◆ What you will do: Reproduce this listing in full.
────────────────────
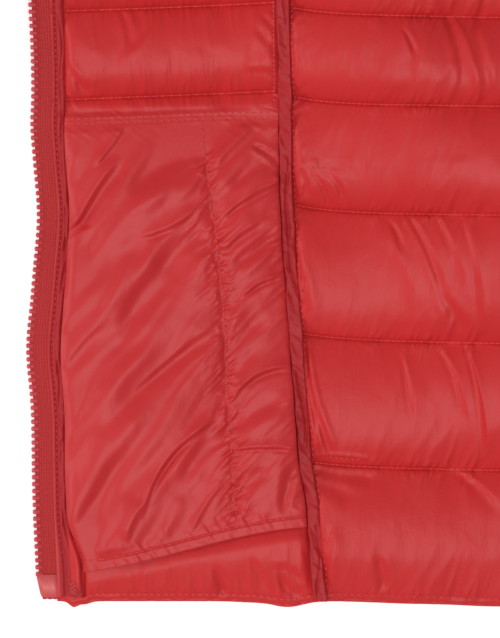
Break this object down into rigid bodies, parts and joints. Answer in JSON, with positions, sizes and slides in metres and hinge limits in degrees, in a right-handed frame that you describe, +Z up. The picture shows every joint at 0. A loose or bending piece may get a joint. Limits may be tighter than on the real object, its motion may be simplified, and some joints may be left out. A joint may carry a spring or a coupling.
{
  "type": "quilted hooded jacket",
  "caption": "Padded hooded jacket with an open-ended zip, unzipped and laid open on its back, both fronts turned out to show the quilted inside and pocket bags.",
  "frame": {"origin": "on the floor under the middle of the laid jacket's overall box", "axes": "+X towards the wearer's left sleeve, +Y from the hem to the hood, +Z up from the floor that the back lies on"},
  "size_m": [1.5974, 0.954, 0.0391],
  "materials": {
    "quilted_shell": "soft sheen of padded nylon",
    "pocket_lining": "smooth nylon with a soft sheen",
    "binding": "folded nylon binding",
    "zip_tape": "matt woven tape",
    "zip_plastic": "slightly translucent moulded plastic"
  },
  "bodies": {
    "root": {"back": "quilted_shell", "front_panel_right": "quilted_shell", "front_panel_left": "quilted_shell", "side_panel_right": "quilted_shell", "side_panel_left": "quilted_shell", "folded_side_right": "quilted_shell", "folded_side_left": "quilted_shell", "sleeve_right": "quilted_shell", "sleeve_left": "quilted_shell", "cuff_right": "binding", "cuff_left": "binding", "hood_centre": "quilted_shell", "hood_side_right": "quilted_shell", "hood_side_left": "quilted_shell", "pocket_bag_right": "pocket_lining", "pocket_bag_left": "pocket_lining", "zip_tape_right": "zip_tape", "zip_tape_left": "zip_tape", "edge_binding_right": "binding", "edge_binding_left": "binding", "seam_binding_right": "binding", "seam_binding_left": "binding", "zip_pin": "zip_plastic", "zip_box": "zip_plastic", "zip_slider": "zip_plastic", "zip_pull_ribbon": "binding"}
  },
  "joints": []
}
────────────────────
◆ Task solution:
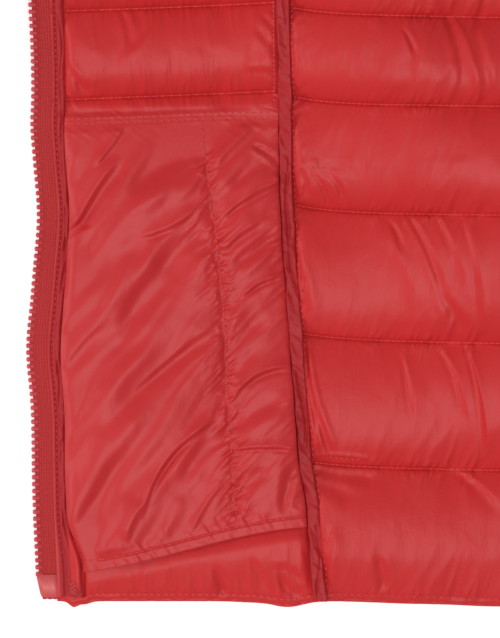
Break this object down into rigid bodies, parts and joints. Answer in JSON, with positions, sizes and slides in metres and hinge limits in degrees, in a right-handed frame that you describe, +Z up. The picture shows every joint at 0. A loose or bending piece may get a joint. Limits may be tighter than on the real object, its motion may be simplified, and some joints may be left out. A joint may carry a spring or a coupling.
{
  "type": "quilted hooded jacket",
  "caption": "Padded hooded jacket with an open-ended zip, unzipped and laid open on its back, both fronts turned out to show the quilted inside and pocket bags.",
  "frame": {"origin": "on the floor under the middle of the laid jacket's overall box", "axes": "+X towards the wearer's left sleeve, +Y from the hem to the hood, +Z up from the floor that the back lies on"},
  "size_m": [1.5974, 0.954, 0.0391],
  "materials": {
    "quilted_shell": "soft sheen of padded nylon",
    "pocket_lining": "smooth nylon with a soft sheen",
    "binding": "folded nylon binding",
    "zip_tape": "matt woven tape",
    "zip_plastic": "slightly translucent moulded plastic"
  },
  "bodies": {
    "root": {"back": "quilted_shell", "front_panel_right": "quilted_shell", "front_panel_left": "quilted_shell", "side_panel_right": "quilted_shell", "side_panel_left": "quilted_shell", "folded_side_right": "quilted_shell", "folded_side_left": "quilted_shell", "sleeve_right": "quilted_shell", "sleeve_left": "quilted_shell", "cuff_right": "binding", "cuff_left": "binding", "hood_centre": "quilted_shell", "hood_side_right": "quilted_shell", "hood_side_left": "quilted_shell", "pocket_bag_right": "pocket_lining", "pocket_bag_left": "pocket_lining", "zip_tape_right": "zip_tape", "zip_tape_left": "zip_tape", "edge_binding_right": "binding", "edge_binding_left": "binding", "seam_binding_right": "binding", "seam_binding_left": "binding", "zip_pin": "zip_plastic", "zip_box": "zip_plastic", "zip_slider": "zip_plastic", "zip_pull_ribbon": "binding"}
  },
  "joints": []
}